ISBN: 9781760110451
Publisher :Allen & Unwin
Imprint: A & U Children
Pub Date: June 2016
RRP $15.99
As soon as I opened the package I was bursting to read this third and last instalment in the Tuesday McGillycuddy trilogy. And so I did in one sitting, devouring it as easily and happily as Tuesday might her father’s pancakes.
I have lately often spoken of the dearth of original and fresh stories and Angelica Banks AKA Tasmanian writers Heather Rose and Danielle Wood provide exactly the antidote to that.
This latest is a little darker and deeper than the previous two stories with a terrible sadness impacting on Tuesday and her author mother, Serendipity Smith. A year previous to this adventure, their much loved husband and father Denis died and their lives have become cloistered and cobwebby inside a once sunny and happy home and their shared world of writing, Vivienne Small’s world has become frozen in an endless winter.
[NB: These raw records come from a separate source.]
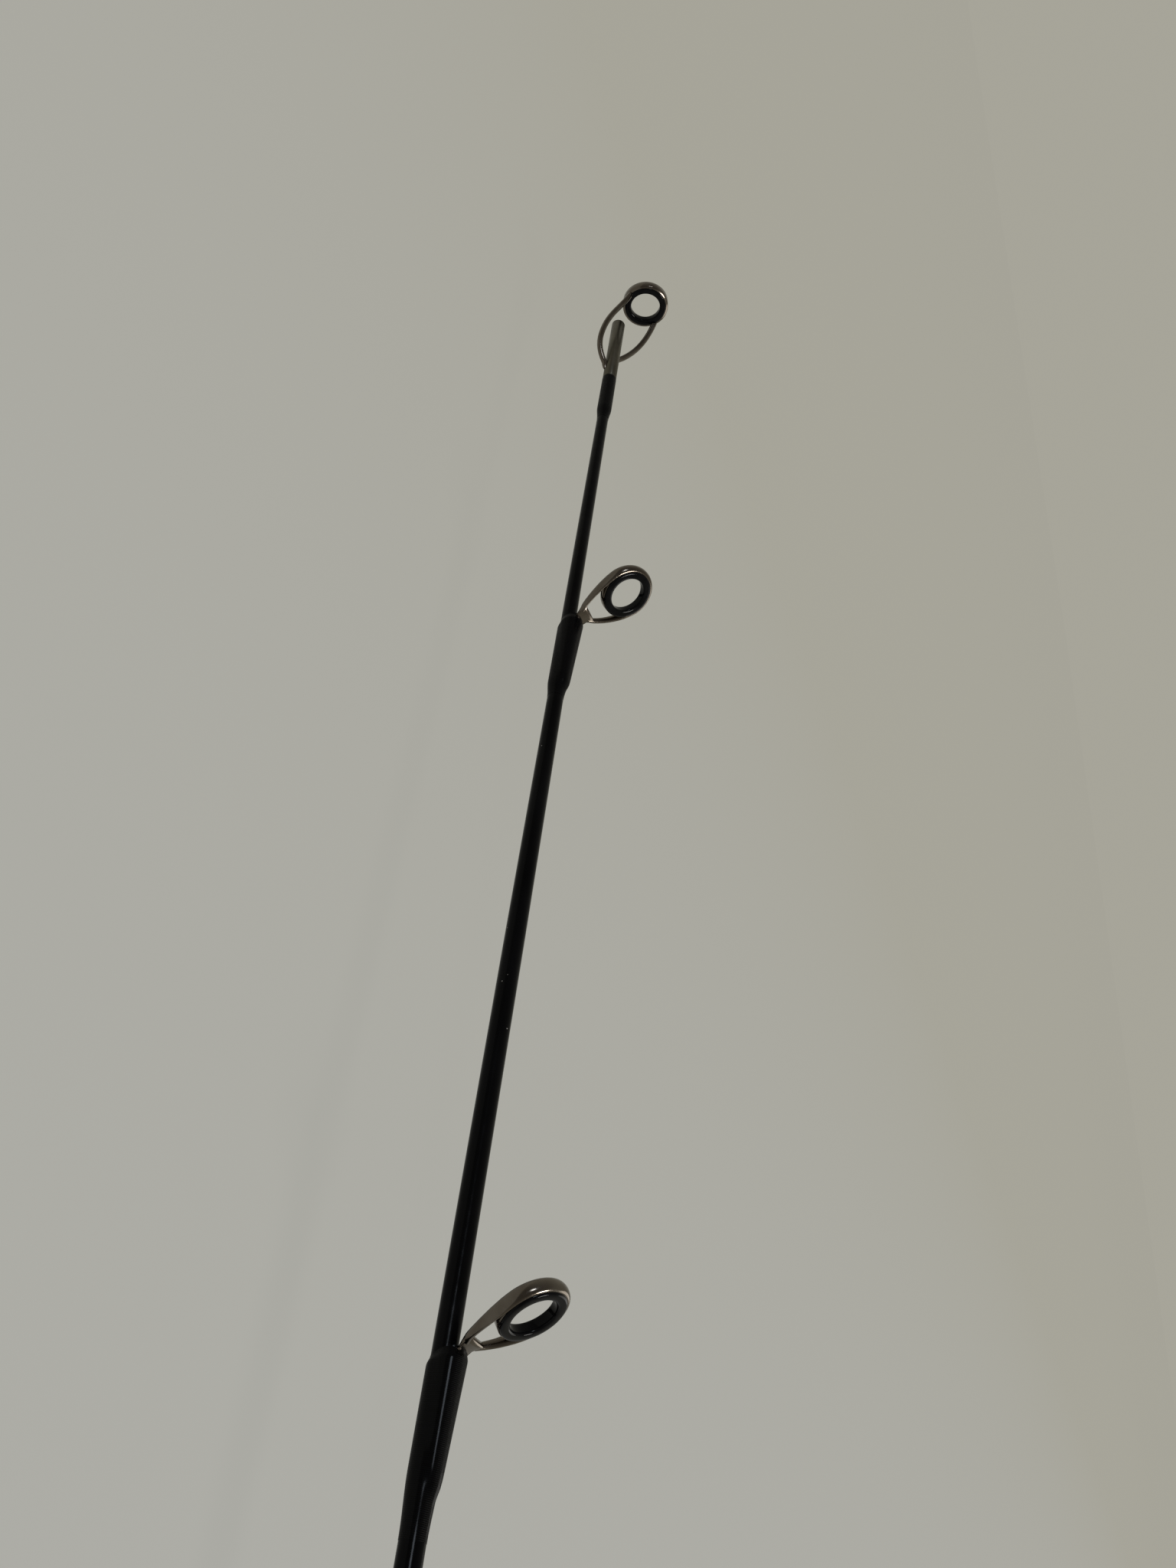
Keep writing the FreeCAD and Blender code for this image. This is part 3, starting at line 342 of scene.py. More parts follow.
def makeFrameMetal(dark=(0.11, 0.092, 0.074), middle=(0.15, 0.13, 0.108), light=(0.185, 0.165, 0.142),
                   rough=(0.13, 0.2), clouds=420, brushed=5200, depth=0.0004):
    look = Finish("frameMetal", Metallic=1)
    fine = look.noise(brushed, place=look.stretched(y=0.25))
    tone = look.ramp(look.noise(clouds, 4), (0.3, dark), (0.55, middle), (0.8, light))
    return look.done(tone, look.range(fine, *rough), fine, depth)


def makeTubeMetal(cloudTones=((0.3, (0.085, 0.078, 0.06)), (0.7, (0.14, 0.13, 0.1))), clouds=500,
                  drawnTones=((0.3, (0.07, 0.065, 0.05)), (0.7, (0.18, 0.165, 0.13))), drawnShare=0.4,
                  lines=2600, rough=(0.28, 0.46), depth=0.004):
    look = Finish("tubeMetal", Metallic=1)
    drawn = look.noise(lines, 4, look.stretched(x=0.06))
    cloud = look.ramp(look.noise(clouds), *cloudTones)
    tone = look.blend(drawnShare, cloud, look.ramp(drawn, *drawnTones))
    return look.done(tone, look.range(drawn, *rough), drawn, depth)


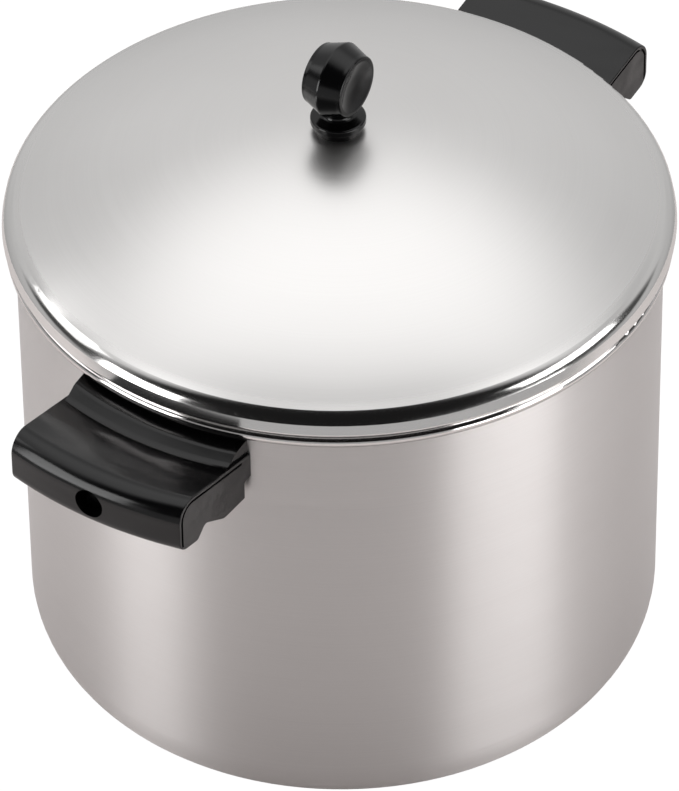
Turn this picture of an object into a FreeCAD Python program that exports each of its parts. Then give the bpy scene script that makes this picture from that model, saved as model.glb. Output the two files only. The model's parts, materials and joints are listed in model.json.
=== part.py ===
import FreeCAD, Part
import math
import os

# Covered stainless-steel stockpot: a deep pot with a capsule base and two screwed-on side
# handles, and a domed lid with a screwed-on knob.
#
# Frame: origin at the centre of the base's underside, +Z up, the side handles along X.
# Units are millimetres and degrees.

# Pot
POT_RADIUS = 134.3          # outside of the straight wall
POT_SHEET = 0.8             # stainless sheet of the body
RIM_TOP_Z = 212.2           # top of the rolled rim
RIM_BEAD_RADIUS = 2.5       # outside radius of the rolled rim's tube
RIM_CURL_GAP = 1.0          # between the curl's free edge and the wall
CORNER_RADIUS = 25.5        # outside of the bottom corner
CORNER_END_SLOPE = 39.4     # where the large corner radius gives way to the pressed one
PRESSED_RADIUS = 3.5        # outside of the tighter bend that the base press leaves
BODY_FLOOR_Z = 5.0          # underside of the body's flat floor

# Capsule base: an aluminium disc closed in by a stainless cap
CORE_RADIUS = 117.6
CORE_EDGE_RADIUS = 2.6      # rounder than the cap's bend, so that the disc drops in
CAP_SHEET = 0.8
CAP_BEND_RADIUS = 2.6

# Lid
LID_SHEET = 0.7
LID_TOP_Z = 261.3           # crown of the dome
DOME_RADIUS = 262.4
DOME_END_SLOPE = 30.8       # slope where the dome turns into the shoulder
SHOULDER_RADIUS = 10.3
SHOULDER_END_SLOPE = 66.0   # slope where the shoulder ends in the band's edge
BAND_FLARE = 11.6           # the band leans out by this much from the vertical
BAND_END_Z = 215.0          # corner of the rim's widest edge
LEDGE_OUTER_RADIUS = 136.8  # the ledge sits on the rolled rim from here inwards
SKIRT_RADIUS = 132.7        # outside of the skirt that drops into the pot's mouth
SKIRT_END_Z = 203.0

# Knob, as heights above the lid's crown
KNOB_HEAD_Z = 24.3          # centre of the round head
KNOB_HEAD_RADIUS = 16.1     # at the parting crease between its two faces
KNOB_FACE_RADIUS = 13.0
KNOB_HALF_THICKNESS = 9.3
KNOB_DISH_DEPTH = 1.7
KNOB_DISH_RADIUS = 34.0
KNOB_NECK_RADIUS = 5.85
KNOB_FLANGE_RADIUS = 11.5
KNOB_FLANGE_TOP = 6.0
KNOB_COLLAR_RADIUS = 9.8
KNOB_COLLAR_TOP = 2.9
INSERT_RADIUS = 3.6
INSERT_START = 0.6
INSERT_LENGTH = 12.0

# Screw up through the lid into the knob
LID_SCREW_RADIUS = 2.0
RUNNING_GAP = 0.05          # the lid and knob turn about their screw
LID_SCREW_HEAD_RADIUS = 3.8
LID_SCREW_HEAD_HEIGHT = 2.4
LID_SCREW_END = 13.6        # above the crown
WASHER_RADIUS = 6.5
WASHER_THICKNESS = 0.8
WASHER_TOP_DROP = 0.8       # below the crown, clear of the dome's inner face
LOCK_WASHER_THICKNESS = 1.0

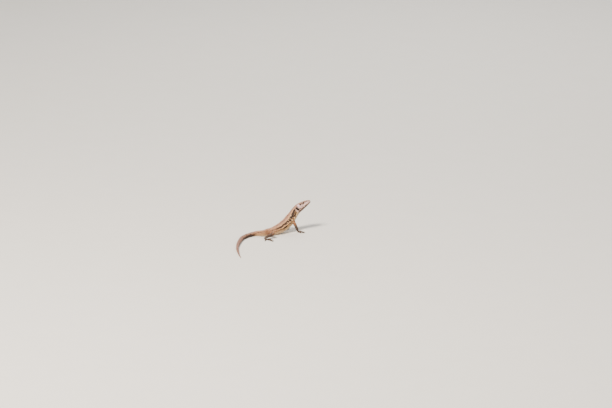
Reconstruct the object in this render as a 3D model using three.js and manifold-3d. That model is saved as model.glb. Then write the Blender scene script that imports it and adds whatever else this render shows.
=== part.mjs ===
// A wall lizard at life size, basking with its chest propped up on straight forelegs, its belly and
// hips on the ground and its tail curving round to one side. Millimetres, +Z up. The head points to
// +X, the floor is z = 0, and the origin lies on the floor under the hips.
//
// The body is one long swept form that follows the spine from snout to tail tip. It is parted into
// named lengths by thin cuts. Each leg is a swept form of its own, cut to fit against the body.

import * as THREE from "three";
import { mergeVertices } from "three/addons/utils/BufferGeometryUtils.js";
import Module from "manifold-3d";

const wasm = await Module();
wasm.setup();

// ---------------------------------------------------------------- driving dimensions

const gap = 0.12; // width of the thin cuts between pieces
const sink = 0.85; // what rests on the floor is flattened there to this share of its half height
const ventAt = 56; // distance from the snout to the vent, along the spine
const sides = { head: 24, trunk: 18, tail: 14, limb: 9, toe: 6, claw: 4 }; // facets round each
const headLean = { angle: 20, from: 10, to: 27 }; // the head's roll to its left, fading out at the neck

// The spine, from the snout to the tail tip: where its middle line passes.
const spinePoints = {
  snout: [38.2, 22.0, 25.5],
  eyes: [33.6, 20.6, 23.1],
  nape: [28.5, 18.8, 20.1],
  neck: [25.2, 17.4, 16.7],
  shoulders: [21.9, 15.4, 12.6],
  chest: [17.6, 12.4, 8.1],
  belly: [11.8, 8.2, 4.95],
  loins: [5.8, 3.8, 3.55],
  hips: [0, 0.5, 3.0],
  vent: [-4.6, 0.2, 2.55],
  tailRoot: [-9.6, 0.3, 1.95],
  tailBend: [-15.4, -4.4, 1.67],
  tailTurn: [-20.4, -12.8, 1.55],
  tailFirstThird: [-23.2, -27.1, 1.34],
  tailHalf: [-24.1, -41.6, 1.05],
  tailSecondThird: [-23.6, -50.0, 0.86],
  tailThin: [-22.4, -60.6, 0.58],
  tailTip: [-20.6, -71.2, 0.26],
};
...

The unexpected arrival of Tuesday’s eccentric godmother Colette Baden Baden heralds the beginning of healing and the start of a fresh and often dangerous adventure.
Much to her surprise, Serendipity is once again drawn by a mysterious story thread and leaving Colette to care for Tuesday returns to the Library for respite and rousing from the Librarian.
Almost immediately Tuesday is also snared by an even stranger story thread and finds herself captured by the weird and rather scary Loddon who seems to think he knows her.
As Baxterr and Colette desperately seek out Tuesday, defying all the conventions of the place where only writers are allowed, Tuesday and Vivienne face horrible dangers from the seemingly demented Loddon.
Without her faithful doggo at her side she seems to be in a very frightening situation and the defeat of Loddon seems almost impossible.
But strength and help often come from unexpected sources and Tuesday’s own story embraces both past and present intertwining threads.
These characters become so real to the reader and the whole premise of the series is so fresh and entrancing that one cannot help but become more and more engaged with their lives. I am a little sad to part with them.
For one who has spent the past fourteen months in intense grief this new story has particular resonance and offers the hope of healing. I cannot help but think that anyone in similar circumstances would also find it so.
If you have not yet discovered the magical world of Tuesday I recommend that you rush to buy this series and promote it to your readers who are hungry for a new hero – a girl of resilience, courage and compassion.
Highly recommended for readers aged around 8 to 13.